— begin Raw data —
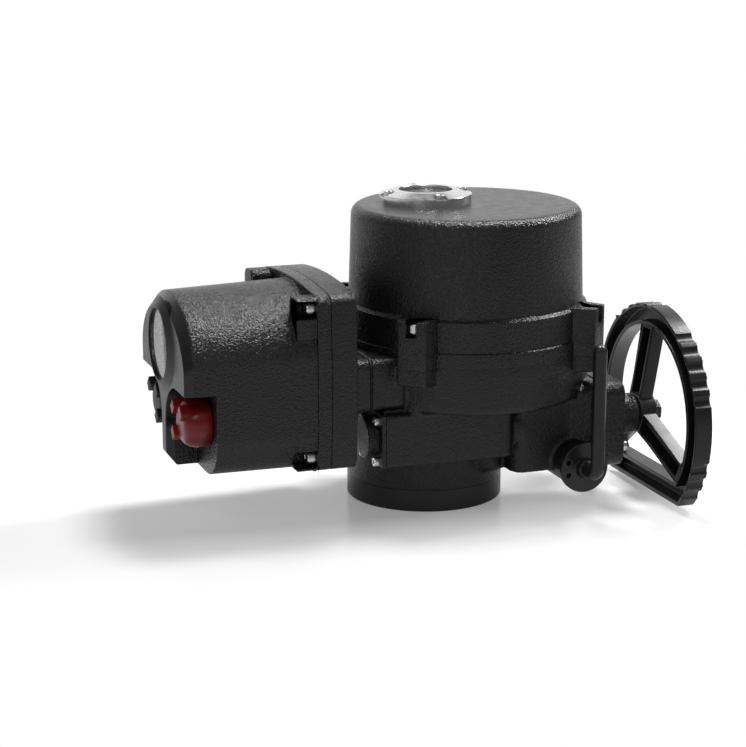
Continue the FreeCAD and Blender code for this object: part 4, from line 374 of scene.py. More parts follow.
class Graph:
    """A material's nodes, with its principled shader."""

    def __init__(self, name):
        self.material = bpy.data.materials.new(name)
        self.material.use_nodes = True
        self.nodes = self.material.node_tree.nodes
        self.links = self.material.node_tree.links
        self.shader = self.nodes["Principled BSDF"]
        self.place = self.nodes.new("ShaderNodeTexCoord").outputs["Object"]
        MATERIALS[name] = self.material

    def set(self, **values):
        """Set inputs of the shader, named with underscores for spaces."""
        for key, value in values.items():
            self.shader.inputs[key.replace("_", " ")].default_value = value
        return self

    def noise(self, scale, detail=2.0, roughness=0.5, place=None):
        """Value of a noise with so many waves in a metre."""
        noise = self.nodes.new("ShaderNodeTexNoise")
        noise.inputs["Scale"].default_value = scale
        noise.inputs["Detail"].default_value = detail
        noise.inputs["Roughness"].default_value = roughness
        self.links.new(place or self.place, noise.inputs["Vector"])
        return noise.outputs["Fac"]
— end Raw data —
* Exercise requirements
Copy the material above verbatim.

* Worked solution
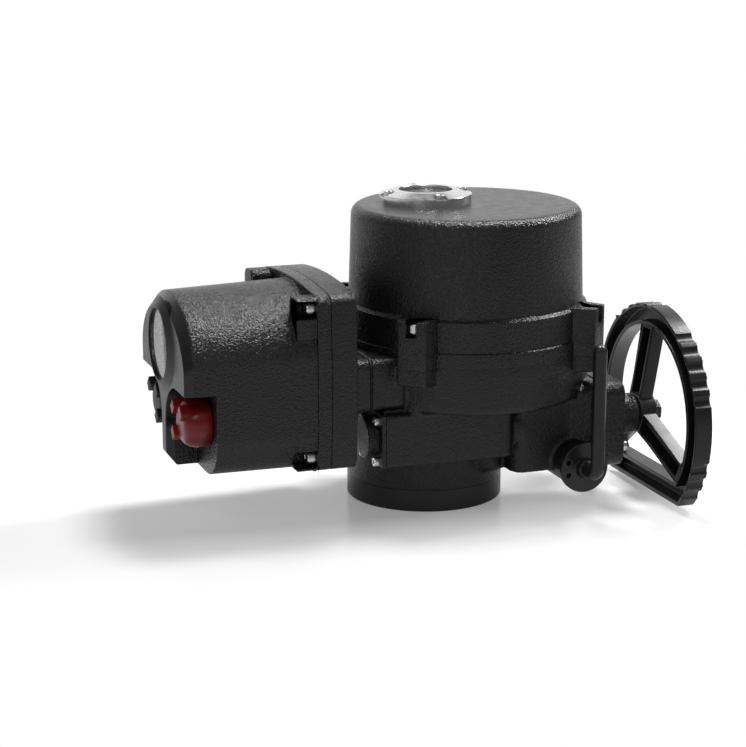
Continue the FreeCAD and Blender code for this object: part 4, from line 374 of scene.py. More parts follow.
class Graph:
    """A material's nodes, with its principled shader."""

    def __init__(self, name):
        self.material = bpy.data.materials.new(name)
        self.material.use_nodes = True
        self.nodes = self.material.node_tree.nodes
        self.links = self.material.node_tree.links
        self.shader = self.nodes["Principled BSDF"]
        self.place = self.nodes.new("ShaderNodeTexCoord").outputs["Object"]
        MATERIALS[name] = self.material

    def set(self, **values):
        """Set inputs of the shader, named with underscores for spaces."""
        for key, value in values.items():
            self.shader.inputs[key.replace("_", " ")].default_value = value
        return self

    def noise(self, scale, detail=2.0, roughness=0.5, place=None):
        """Value of a noise with so many waves in a metre."""
        noise = self.nodes.new("ShaderNodeTexNoise")
        noise.inputs["Scale"].default_value = scale
        noise.inputs["Detail"].default_value = detail
        noise.inputs["Roughness"].default_value = roughness
        self.links.new(place or self.place, noise.inputs["Vector"])
        return noise.outputs["Fac"]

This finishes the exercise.